Cette interface entre la science et les politiques était au cœur de notre projet en tant que boursiers doctoraux à l’Institut canadien des politiques agroalimentaires. En travaillant en équipe multidisciplinaire, nous avons pu tirer parti des connaissances de tous pour renforcer notre compréhension des barrières et des leviers potentiels pour le développement et la mise en place de politiques visant à améliorer la séquestration du carbone dans les terres cultivées du Canada. Nous avons constaté qu’il était essentiel de travailler en équipe multidisciplinaire pour saisir la complexité de cet enjeu. Cette collaboration nous a permis de tirer les conclusions suivantes :

-Les stratégies visant à réaliser le potentiel de séquestration du carbone dans les terres cultivées du Canada doivent être basées sur la science et tenir compte du contexte local et de la variabilité régionale des conditions agroenvironnementales.

– Les politiques et les programmes devraient faire participer les producteurs aux processus décisionnels, en établissant des preuves du rendement des investissements et en assurant l’accès à des outils de mesure et de surveillance abordables et efficaces.

– Les approches collaboratives pour piloter et tester la conception des politiques et des programmes sont essentielles au développement de solutions innovantes et efficaces.

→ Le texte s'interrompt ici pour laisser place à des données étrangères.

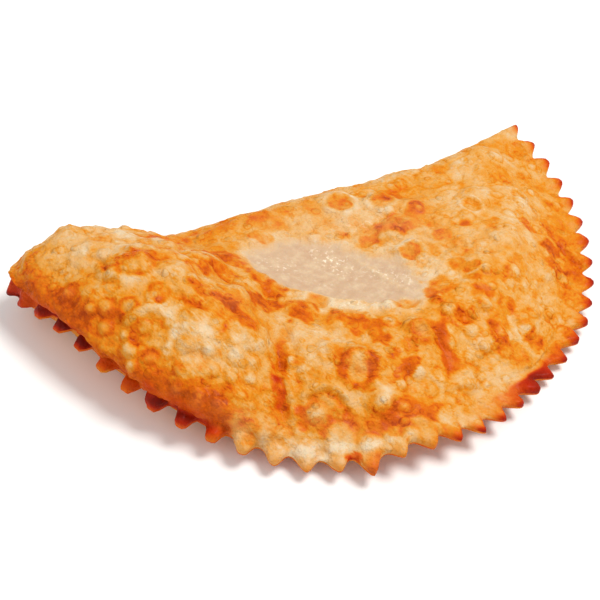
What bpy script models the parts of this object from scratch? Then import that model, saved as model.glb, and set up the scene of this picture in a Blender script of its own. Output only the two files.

Finalement, même s’il peut paraître assez simple d’envisager que le secteur agricole devienne un «fournisseur des solutions climatiques», l’atteinte de cet objectif devra passer par le développement d’une approche transdisciplinaire, rigoureuse et collaborative, permettant de maximiser les retombées positives pour l’environnement, pour les producteurs et pour le secteur agroalimentaire canadien d’aujourd’hui et de demain.